* **Requirements**: The data below holds a line containing "Write the FreeCAD" and a line containing "folding leg frame."; please quote exactly those two lines and every line between them, and nothing else.

Entries taken from a collection:
* BEGIN *
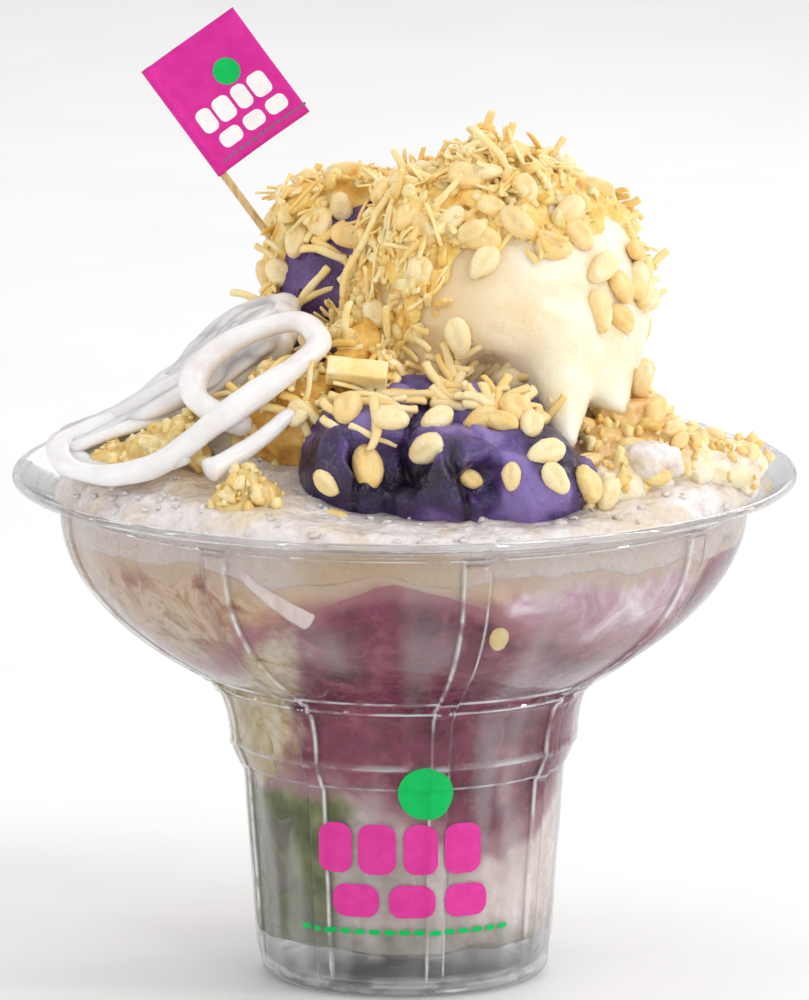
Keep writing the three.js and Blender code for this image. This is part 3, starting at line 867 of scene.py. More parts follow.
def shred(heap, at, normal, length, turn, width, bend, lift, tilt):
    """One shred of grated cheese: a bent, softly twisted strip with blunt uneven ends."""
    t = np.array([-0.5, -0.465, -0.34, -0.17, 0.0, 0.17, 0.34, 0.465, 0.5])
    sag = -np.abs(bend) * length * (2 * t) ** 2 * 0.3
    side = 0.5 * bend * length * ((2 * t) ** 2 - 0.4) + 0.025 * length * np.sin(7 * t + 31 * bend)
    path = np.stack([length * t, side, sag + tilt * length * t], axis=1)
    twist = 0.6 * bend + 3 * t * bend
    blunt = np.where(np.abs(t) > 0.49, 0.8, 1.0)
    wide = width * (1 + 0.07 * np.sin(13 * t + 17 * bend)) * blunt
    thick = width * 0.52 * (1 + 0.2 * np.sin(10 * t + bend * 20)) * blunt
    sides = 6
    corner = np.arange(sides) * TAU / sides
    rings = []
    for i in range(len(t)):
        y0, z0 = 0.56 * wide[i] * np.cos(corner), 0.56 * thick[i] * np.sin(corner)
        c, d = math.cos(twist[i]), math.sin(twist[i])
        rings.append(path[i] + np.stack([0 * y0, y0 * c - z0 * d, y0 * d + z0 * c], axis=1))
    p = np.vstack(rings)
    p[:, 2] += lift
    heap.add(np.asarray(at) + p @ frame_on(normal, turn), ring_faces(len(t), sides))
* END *
* BEGIN *
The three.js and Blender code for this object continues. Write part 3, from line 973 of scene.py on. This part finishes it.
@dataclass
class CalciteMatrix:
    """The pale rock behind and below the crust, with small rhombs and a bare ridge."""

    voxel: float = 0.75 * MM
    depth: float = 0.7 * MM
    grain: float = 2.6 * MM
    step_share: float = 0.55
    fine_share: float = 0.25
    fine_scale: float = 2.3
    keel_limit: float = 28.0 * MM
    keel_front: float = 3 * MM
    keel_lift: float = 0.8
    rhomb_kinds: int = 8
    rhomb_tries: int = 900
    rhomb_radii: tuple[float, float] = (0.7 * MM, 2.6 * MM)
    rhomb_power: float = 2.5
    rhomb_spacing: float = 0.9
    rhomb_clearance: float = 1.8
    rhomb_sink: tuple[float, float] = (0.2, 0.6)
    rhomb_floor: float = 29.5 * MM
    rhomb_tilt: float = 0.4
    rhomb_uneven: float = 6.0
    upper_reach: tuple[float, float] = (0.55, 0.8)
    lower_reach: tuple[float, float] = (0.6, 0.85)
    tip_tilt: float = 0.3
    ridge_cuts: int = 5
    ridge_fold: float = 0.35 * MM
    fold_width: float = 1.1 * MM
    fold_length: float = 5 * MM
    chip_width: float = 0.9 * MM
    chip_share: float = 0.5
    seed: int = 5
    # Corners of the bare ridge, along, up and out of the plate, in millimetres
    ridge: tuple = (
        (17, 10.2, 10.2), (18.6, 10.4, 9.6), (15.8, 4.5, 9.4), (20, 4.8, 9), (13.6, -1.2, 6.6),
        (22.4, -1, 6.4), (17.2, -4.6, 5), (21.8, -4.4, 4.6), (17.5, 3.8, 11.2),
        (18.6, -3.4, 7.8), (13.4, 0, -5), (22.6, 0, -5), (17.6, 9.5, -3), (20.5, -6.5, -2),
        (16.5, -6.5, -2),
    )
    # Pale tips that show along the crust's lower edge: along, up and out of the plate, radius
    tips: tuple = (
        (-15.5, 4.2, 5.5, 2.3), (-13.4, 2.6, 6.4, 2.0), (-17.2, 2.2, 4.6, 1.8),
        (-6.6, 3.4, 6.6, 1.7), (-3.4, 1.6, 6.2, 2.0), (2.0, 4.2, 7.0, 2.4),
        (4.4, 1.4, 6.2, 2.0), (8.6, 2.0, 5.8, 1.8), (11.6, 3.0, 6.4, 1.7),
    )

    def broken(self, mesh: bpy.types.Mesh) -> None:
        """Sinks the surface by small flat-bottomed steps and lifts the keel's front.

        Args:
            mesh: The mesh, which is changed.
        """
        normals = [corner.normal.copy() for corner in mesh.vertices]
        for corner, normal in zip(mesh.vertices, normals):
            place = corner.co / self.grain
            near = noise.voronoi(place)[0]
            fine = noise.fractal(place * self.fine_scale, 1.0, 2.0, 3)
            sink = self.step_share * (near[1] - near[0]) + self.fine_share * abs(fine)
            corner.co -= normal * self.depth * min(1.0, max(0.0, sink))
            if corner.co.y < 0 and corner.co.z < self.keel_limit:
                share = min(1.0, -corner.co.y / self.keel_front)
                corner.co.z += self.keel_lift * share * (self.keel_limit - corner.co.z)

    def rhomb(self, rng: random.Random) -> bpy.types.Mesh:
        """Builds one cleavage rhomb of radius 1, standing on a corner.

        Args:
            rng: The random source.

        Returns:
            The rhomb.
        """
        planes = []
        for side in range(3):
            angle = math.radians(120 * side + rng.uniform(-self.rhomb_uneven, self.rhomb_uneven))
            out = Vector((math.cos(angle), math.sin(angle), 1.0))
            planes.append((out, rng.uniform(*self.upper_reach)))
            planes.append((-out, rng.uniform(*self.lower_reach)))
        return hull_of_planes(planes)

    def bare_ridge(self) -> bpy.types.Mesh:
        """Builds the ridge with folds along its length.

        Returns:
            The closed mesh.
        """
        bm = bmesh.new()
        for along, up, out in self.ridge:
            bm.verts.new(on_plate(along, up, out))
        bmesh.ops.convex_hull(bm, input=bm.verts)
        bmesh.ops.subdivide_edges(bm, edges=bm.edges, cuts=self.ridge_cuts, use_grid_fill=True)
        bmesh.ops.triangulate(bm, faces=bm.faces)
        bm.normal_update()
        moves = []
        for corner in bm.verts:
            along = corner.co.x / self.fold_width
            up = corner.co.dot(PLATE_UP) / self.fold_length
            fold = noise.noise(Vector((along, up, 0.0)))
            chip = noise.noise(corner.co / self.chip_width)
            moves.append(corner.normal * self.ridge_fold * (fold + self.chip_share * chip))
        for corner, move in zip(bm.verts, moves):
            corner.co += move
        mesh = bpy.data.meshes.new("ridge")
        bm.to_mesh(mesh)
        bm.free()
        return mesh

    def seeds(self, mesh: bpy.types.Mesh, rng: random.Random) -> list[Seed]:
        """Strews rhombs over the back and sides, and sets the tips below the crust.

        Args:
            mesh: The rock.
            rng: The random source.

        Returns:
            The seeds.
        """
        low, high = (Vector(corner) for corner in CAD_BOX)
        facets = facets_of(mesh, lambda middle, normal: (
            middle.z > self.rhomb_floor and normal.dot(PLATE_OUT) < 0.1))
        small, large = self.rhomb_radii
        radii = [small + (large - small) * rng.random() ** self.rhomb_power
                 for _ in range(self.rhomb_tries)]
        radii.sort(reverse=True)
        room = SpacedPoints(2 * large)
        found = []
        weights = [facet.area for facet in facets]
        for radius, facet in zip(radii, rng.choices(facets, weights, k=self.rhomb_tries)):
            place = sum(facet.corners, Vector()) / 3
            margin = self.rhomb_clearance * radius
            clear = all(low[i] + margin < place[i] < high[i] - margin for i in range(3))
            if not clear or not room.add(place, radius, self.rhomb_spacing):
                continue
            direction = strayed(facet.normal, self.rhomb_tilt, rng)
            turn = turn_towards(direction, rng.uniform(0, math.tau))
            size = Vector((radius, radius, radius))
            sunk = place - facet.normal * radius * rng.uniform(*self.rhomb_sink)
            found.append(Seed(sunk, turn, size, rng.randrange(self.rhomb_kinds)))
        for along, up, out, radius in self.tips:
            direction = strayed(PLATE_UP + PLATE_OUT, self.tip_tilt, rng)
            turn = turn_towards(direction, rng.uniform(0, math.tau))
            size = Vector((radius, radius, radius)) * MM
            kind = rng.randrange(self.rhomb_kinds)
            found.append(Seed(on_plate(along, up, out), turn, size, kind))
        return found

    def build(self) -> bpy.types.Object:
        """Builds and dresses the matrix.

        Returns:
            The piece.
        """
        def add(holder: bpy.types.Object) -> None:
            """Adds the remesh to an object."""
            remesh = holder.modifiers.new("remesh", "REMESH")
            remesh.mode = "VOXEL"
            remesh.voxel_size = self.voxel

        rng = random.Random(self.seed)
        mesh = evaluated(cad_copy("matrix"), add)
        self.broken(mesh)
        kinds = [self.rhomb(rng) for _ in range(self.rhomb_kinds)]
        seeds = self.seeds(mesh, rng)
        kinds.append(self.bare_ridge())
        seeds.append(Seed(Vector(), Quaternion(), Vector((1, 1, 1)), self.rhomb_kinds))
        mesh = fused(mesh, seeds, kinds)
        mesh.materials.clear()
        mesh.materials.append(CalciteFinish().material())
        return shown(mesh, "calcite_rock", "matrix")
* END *
* BEGIN *
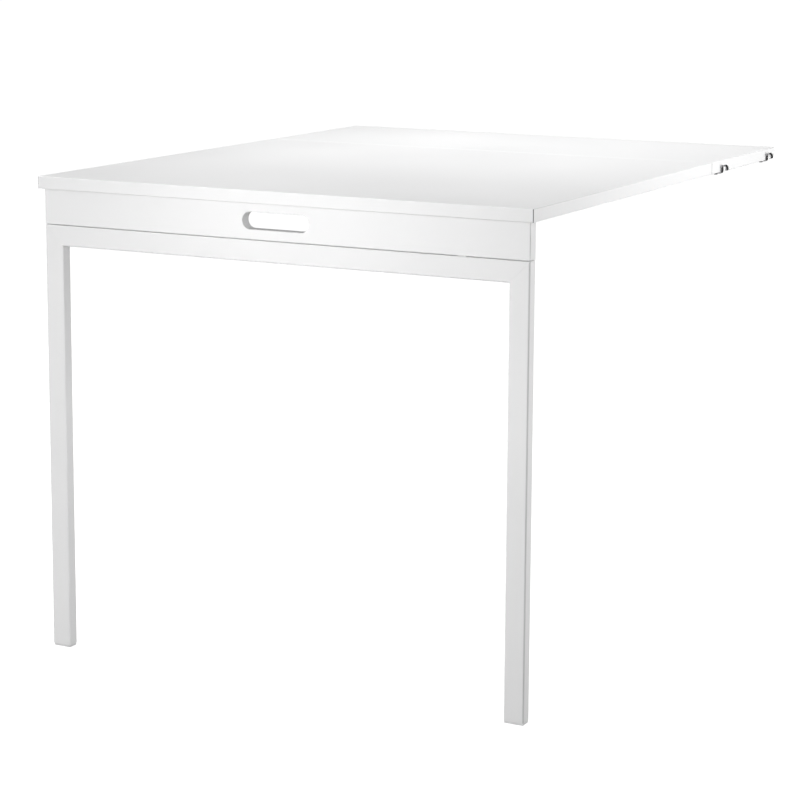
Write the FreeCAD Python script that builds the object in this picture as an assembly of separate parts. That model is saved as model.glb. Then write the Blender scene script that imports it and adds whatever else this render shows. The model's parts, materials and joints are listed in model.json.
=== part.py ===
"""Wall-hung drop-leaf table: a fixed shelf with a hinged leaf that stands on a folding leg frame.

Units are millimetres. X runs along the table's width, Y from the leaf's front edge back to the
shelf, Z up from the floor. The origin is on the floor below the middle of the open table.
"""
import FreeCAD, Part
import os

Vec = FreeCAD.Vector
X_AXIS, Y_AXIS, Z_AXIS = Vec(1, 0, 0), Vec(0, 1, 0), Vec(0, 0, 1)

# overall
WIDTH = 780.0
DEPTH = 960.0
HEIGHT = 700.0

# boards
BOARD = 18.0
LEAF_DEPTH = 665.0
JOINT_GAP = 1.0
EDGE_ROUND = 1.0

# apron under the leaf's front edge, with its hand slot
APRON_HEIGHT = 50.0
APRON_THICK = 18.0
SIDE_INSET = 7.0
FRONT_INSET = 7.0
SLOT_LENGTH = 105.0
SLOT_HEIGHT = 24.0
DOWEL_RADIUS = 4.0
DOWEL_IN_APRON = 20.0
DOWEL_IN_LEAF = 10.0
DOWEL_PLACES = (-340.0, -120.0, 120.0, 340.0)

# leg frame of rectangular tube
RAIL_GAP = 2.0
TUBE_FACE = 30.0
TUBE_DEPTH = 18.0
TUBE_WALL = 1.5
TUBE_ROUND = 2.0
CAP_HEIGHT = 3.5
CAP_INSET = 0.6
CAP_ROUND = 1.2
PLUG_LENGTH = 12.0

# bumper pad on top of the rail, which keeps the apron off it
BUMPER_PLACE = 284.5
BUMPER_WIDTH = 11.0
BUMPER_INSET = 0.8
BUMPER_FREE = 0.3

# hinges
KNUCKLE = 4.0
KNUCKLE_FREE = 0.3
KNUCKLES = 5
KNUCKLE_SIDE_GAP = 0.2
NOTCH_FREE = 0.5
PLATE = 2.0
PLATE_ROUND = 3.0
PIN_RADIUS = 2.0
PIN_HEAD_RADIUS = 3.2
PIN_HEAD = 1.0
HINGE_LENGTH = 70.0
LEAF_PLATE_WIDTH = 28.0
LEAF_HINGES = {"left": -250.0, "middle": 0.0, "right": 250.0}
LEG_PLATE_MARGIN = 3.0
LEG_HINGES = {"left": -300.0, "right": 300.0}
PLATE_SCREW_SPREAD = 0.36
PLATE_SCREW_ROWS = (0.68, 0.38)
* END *
* **Output for this task**:
Write the FreeCAD Python script that builds the object in this picture as an assembly of separate parts. That model is saved as model.glb. Then write the Blender scene script that imports it and adds whatever else this render shows. The model's parts, materials and joints are listed in model.json.
=== part.py ===
"""Wall-hung drop-leaf table: a fixed shelf with a hinged leaf that stands on a folding leg frame.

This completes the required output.